Disability insurance is a type of insurance that provides income to a worker in the event they’re unable to perform their work and earn money, due to a disability. There are different types of disability insurance, and each type has specific rules as to what constitutes a disability and how a person might qualify to receive disability insurance.
There are two main categories of disability insurance: long-term and short-term disability. Short-term disability insurance policies offer a worker a portion of their salary if they’re unable to work for a short period – usually three to six months. Long-term disability provides a worker a portion of their salary if they’re unable to work for a longer period – usually over six months.
Effects of Disability Insurance for Employees
As previously discussed, there’s a high probability 25 percent of your employees will miss up to three months of work for one reason or another. Disability insurance protects these employees in the event they must miss a significant portion of work. This protection delivers a plethora of positives for your staff and their dependents.
1. Financial Security
Disability provides your staff with a level of financial security in case of an injury, illness, or birth. This financial security is vital to your employees for several reasons. Per the Federal Reserve, most Americans don’t have enough savings to cover three months of living expenses. Similarly, over 40 percent of consumers today say they couldn’t pay an unexpected bill of $400.

Both numbers illustrate the fact there are a large portion of employees everywhere who would struggle if they couldn’t make it to work for an extended period. And this lack of savings equates to an increase in financial stress among your workers. Disability insurance gives your employees a baseline of financial security that can protect them from this stress, in case of an extended absence from work.
2. Less Stress
We already know an absence from work can wreak havoc on your employees’ finances. But do you understand the full impact the resulting financial stress can have on your staff? According to the Financial Fitness Group, over 80 percent of employees have been affected by financial stress.
Furthermore, per Enrich Financial Wellness, 46 percent of employees consider finances their primary source of stress. And, if your employees experience a lengthy work absence, and don’t have disability insurance, this financial stress could reach a fever pitch.
Learn more about how financial wellness can ease your employees’ stress.
3. Healthier Employees
Another advantage disability can provide your employees is improved health. This may seem contradictory on the surface but think about it for a second. Obviously, you’d only use disability insurance if you suffer an injury or illness. But disability insurance protects your employees both before they suffer a disability, and after. This coverage can help decrease employee stress and keep your employees in a healthier state of mind.
4. Improved Gender Equality
The final advantage disability insurance offers your staff is the potential to close the gender equality gap in the workplace. Greater than one in four working women will experience a serious work disability at some point in their career, per the Council for Disability Awareness. Yet according to the council, more than 52 percent of single, working women have no disability insurance at all.

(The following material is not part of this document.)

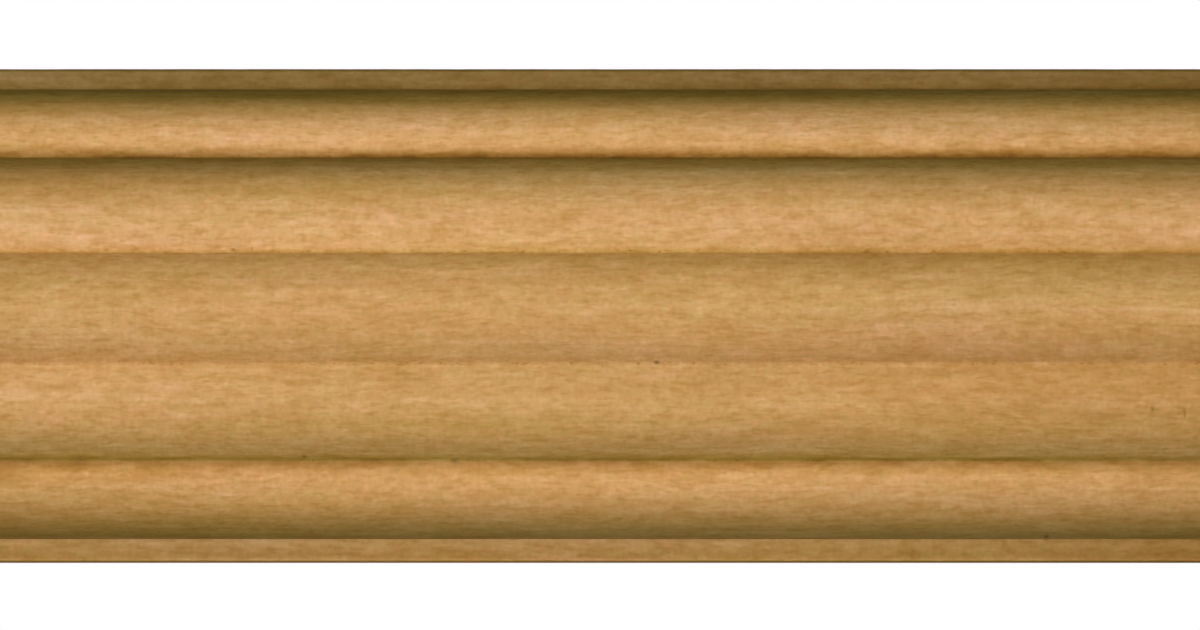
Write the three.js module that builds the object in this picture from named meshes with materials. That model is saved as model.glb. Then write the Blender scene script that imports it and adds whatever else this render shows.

This lack of coverage for working women is especially troublesome because the leading cause of short-term disability is pregnancy. Disability insurance can give new mothers a form of paid maternity leave while they recover from childbirth. Without this coverage or the support of a partner, your single mother-employees could struggle financially.
This financial struggle, in turn, only further extends the economic gender inequality gap. Use long and short-term disability insurance to protect your female employees and attempt to close the current gender equality gap in the workplace.
Read about how this one benefit can help close the gender wage gap.
Effects of Disability Insurance for Employers
So, we now understand how disability insurance can assist and support your employees through an extended work absence. But this coverage also works to aid employers. The more employees who are protected through disability insurance, the more your workplace as a whole benefits.
1. Improved Recruitment and Retention
Offering cheap, or free disability insurance is an excellent tool for both recruitment and retention. Most employers who provide disability insurance typically offer it as a voluntary or enhanced benefit. So, if your firm provides disability coverage for free or at a discounted rate, it’s a real differentiator. And, in a competitive labor market, a differentiator like this can be a significant recruitment/retention tool.
2. Decrease in Absenteeism/Turnover
If an employee suffers an illness or injury but doesn’t have disability insurance, this scenario could result in a case of employee absenteeism or turnover. Without disability insurance, an injured or ill employee may either show up to work distracted and in pain or may miss out on work entirely.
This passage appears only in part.